Car Gregg Popovich, prophète en son pays, est un habitué des victoires. Il a permis de mettre San Antonio sur la carte du monde grâce à ses Spurs, qu’il a d’abord rejoints en tant qu’assistant de Larry Brown en 1988 avant d’en prendre les rênes en décembre 1996. Menant ainsi les Spurs vers cinq titres de champions NBA (1999, 2003, 2005, 2007, 2014) et en faisant l’une des équipes les plus victorieuses tout sport confondu ces trois dernières décennies.
« La période que nous traversons est difficile pour tout le monde », a déclaré le GM, Brian Wright, avant la rencontre contre les Wizards. « Coach Pop est le leader de cette organisation depuis près de trente ans. Nous avons tous rencontré ou connaissons des personnes qui ont simplement une aura différente, une présence différente, et il est clair qu’il fait partie de ces gens-là. Lorsque nous entrons ici, nous ressentons chaque jour son leadership et cette présence. Donc sans lui, il y a clairement un vide et il nous manque ».
Car « Coach Pop’ » n’est pas simplement un coach, c’est aussi un peu un deuxième grand-père, fidèle mais dur en affaires. Il se préoccupe tout autant du bien-être des joueurs et de leurs familles que de leurs performances sportives. Qu’il n’hésite pas à relativiser car pour lui, le basket était secondaire face aux tracas du quotidien et aux maux de la société, l’élection de Donald Trump, comme 47e président des États-Unis, en premier lieu.

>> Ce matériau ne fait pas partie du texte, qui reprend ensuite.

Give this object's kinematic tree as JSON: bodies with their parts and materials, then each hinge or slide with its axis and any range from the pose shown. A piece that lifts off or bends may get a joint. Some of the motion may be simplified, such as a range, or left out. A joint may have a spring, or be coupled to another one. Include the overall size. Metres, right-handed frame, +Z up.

« Les joueurs se sortent bien de cette situation mais cela ne veut pas dire que ce moment n’a pas été difficile à vivre pour eux », tient à préciser Brian Wright. « Je ne suis pas certain qu’il y ait une autre personne, dans une quelconque structure, pas même sportive, qui signifie autant que Pop pour nous. Il est bien plus qu’un coach. Il parle de bien plus que de basket, il parle de la vie aussi, et les gars le sentent. C’est important pour leur développement, notamment pour un jeune groupe comme le nôtre. »
Depuis au moins une décennie, les gens l’interrogent sur sa potentielle retraite, un sujet de conversation qui l’intrigue parfois et l’irrite souvent. Car le rythme incessant de la NBA, de ses 82 matchs de saison régulière et de ses trop nombreux back-to-back, use. « Je préfère me concentrer sur le prochain entraînement car ce que je ferai dans cinq ans, je n’en ai aucune idée », avait-il, par exemple, déclaré en mars lors d’une des deux rencontres délocalisées à Austin.

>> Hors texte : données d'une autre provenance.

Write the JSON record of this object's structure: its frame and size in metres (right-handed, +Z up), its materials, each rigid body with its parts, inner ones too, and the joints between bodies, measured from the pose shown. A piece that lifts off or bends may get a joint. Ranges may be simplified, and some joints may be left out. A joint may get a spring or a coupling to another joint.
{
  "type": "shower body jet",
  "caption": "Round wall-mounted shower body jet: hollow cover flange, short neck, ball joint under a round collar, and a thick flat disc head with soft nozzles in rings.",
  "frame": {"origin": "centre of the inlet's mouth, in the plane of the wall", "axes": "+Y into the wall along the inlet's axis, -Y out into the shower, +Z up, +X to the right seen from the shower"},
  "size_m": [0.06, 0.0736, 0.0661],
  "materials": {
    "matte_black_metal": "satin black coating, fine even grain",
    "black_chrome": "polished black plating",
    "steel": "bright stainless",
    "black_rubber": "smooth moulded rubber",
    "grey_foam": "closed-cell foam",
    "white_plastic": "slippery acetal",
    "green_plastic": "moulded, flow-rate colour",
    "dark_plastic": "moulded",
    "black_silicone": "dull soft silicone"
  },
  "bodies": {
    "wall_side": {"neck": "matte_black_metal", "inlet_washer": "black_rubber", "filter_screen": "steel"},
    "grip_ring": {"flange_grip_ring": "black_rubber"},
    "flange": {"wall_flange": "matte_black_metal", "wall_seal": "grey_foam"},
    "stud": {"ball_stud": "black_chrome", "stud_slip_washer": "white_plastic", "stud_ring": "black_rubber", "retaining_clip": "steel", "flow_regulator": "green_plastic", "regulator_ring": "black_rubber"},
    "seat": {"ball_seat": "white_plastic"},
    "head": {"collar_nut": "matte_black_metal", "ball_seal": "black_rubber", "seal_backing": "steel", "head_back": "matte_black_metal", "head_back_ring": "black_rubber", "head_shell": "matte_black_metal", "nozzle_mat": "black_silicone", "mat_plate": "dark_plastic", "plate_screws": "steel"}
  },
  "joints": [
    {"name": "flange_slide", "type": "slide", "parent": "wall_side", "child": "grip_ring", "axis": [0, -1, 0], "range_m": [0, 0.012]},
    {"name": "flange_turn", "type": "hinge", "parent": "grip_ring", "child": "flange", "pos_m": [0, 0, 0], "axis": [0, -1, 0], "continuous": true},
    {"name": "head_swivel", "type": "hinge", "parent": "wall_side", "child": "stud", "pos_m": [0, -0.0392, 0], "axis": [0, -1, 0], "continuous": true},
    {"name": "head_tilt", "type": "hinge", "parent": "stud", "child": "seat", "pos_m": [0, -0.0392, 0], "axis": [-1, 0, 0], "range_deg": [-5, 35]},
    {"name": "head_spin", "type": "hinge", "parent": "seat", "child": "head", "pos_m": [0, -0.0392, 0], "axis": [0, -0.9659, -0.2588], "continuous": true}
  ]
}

Prolongé de cinq ans avec les Spurs en juillet 2023 juste après la draft de « Wemby », Gregg Popovich semblait remotivé par le challenge Victor Wembanyama après des années à manger son pain noir, avec cinq saisons de suite sans playoffs, alors qu’il avait mené les Spurs aux phases finales de la NBA pendant vingt-deux ans de suite, entre 1998 et 2019 (un record).
« On est tous inquiets mais je sais dans quel état d’esprit il est »

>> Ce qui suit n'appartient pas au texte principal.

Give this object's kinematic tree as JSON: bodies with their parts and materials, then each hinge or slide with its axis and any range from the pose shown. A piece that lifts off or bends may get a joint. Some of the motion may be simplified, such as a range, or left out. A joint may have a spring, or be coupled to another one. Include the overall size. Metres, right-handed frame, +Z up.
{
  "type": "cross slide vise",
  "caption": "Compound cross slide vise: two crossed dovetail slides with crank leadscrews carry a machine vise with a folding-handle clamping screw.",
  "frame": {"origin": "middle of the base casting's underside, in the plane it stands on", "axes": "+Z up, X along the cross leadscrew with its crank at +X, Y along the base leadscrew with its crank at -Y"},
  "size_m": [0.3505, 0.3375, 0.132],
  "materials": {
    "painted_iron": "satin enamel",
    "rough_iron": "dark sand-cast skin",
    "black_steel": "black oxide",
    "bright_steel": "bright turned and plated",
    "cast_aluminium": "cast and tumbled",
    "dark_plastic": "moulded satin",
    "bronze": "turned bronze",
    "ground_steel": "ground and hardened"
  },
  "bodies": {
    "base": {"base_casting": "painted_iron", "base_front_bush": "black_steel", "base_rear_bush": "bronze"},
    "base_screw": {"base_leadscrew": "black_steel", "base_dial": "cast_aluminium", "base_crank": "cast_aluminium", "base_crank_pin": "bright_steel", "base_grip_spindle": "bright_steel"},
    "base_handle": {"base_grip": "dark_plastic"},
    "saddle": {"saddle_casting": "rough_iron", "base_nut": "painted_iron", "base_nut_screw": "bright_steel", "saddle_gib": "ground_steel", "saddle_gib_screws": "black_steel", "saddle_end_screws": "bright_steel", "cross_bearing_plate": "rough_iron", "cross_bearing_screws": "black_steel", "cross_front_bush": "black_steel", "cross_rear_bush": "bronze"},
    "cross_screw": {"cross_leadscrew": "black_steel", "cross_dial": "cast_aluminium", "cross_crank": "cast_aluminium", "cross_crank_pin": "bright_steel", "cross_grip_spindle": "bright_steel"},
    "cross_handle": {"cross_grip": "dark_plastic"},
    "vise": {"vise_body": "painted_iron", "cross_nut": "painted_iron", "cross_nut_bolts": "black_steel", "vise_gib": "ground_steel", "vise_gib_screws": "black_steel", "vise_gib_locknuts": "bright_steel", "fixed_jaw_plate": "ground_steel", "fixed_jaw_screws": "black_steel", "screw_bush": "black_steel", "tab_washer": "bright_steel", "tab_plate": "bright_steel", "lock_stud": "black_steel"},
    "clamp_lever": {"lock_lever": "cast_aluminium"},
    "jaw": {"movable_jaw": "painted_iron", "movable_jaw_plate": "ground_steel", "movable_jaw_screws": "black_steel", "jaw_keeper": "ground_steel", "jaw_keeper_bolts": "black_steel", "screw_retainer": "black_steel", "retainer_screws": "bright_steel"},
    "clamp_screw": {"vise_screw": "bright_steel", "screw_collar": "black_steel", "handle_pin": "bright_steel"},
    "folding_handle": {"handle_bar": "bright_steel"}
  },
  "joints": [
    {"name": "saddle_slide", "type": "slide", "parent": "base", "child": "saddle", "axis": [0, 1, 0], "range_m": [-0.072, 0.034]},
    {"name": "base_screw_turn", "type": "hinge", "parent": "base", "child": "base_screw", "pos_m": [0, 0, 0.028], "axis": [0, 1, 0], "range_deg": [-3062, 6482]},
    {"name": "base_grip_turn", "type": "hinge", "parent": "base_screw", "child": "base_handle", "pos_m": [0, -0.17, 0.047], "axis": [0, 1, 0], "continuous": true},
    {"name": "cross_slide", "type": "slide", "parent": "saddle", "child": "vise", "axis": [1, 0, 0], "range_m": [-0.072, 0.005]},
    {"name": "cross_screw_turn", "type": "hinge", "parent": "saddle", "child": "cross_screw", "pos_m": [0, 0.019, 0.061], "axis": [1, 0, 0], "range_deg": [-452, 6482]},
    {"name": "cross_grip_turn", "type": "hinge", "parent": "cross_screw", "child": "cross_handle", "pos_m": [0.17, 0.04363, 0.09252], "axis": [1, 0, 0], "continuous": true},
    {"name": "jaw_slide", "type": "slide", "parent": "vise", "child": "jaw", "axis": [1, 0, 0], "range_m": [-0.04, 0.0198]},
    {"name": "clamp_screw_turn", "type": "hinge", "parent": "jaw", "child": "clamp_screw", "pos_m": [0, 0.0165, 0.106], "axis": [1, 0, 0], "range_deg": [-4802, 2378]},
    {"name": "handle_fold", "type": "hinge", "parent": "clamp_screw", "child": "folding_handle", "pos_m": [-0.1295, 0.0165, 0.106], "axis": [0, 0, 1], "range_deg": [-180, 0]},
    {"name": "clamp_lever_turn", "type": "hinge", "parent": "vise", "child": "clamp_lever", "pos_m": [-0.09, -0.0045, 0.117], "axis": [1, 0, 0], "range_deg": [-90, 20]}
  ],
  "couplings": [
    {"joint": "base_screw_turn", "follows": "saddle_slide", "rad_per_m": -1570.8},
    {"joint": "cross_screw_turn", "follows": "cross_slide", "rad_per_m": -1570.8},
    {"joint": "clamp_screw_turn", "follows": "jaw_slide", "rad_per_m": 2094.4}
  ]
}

Aujourd’hui, Gregg Popovich ne pense sûrement pas au moment où il soulvera un autre trophée mais peut-être, au moins, à celui où il jouera un match de playoffs ou de play-in avec « Wemby » et compagnie. « C’est horrible ce que je vais dire mais je le répète souvent : pour moi, Gregg Popovich mourra en tant coach des Spurs », lâche un fan avec un maillot de Victor Wembanyama chevillé au corps.
L’AVC de Gregg Popovich, les joueurs disent l’avoir appris, ce mercredi matin. « On est tous inquiets mais je sais dans quel état d’esprit il est. Il est en train de travailler pour revenir le plus rapidement possible avec nous. Je crois en lui et j’espère qu’il ne sera pas trop loin de nous pendant trop longtemps », a déclaré « Wemby » après ses 50 points.
Plus que la perf’ XXL de son jeune poulain, c’est le sixième succès en douze matchs que « Coach Pop' » aurait fêté autour d’un bon repas d’équipe. Et forcément, avec une bouteille de vin (mais avec modération bien sûr !). Un bon Bordeaux ou un Bourgogne, c’est au choix…
De notre correspondant à San Antonio (États-Unis).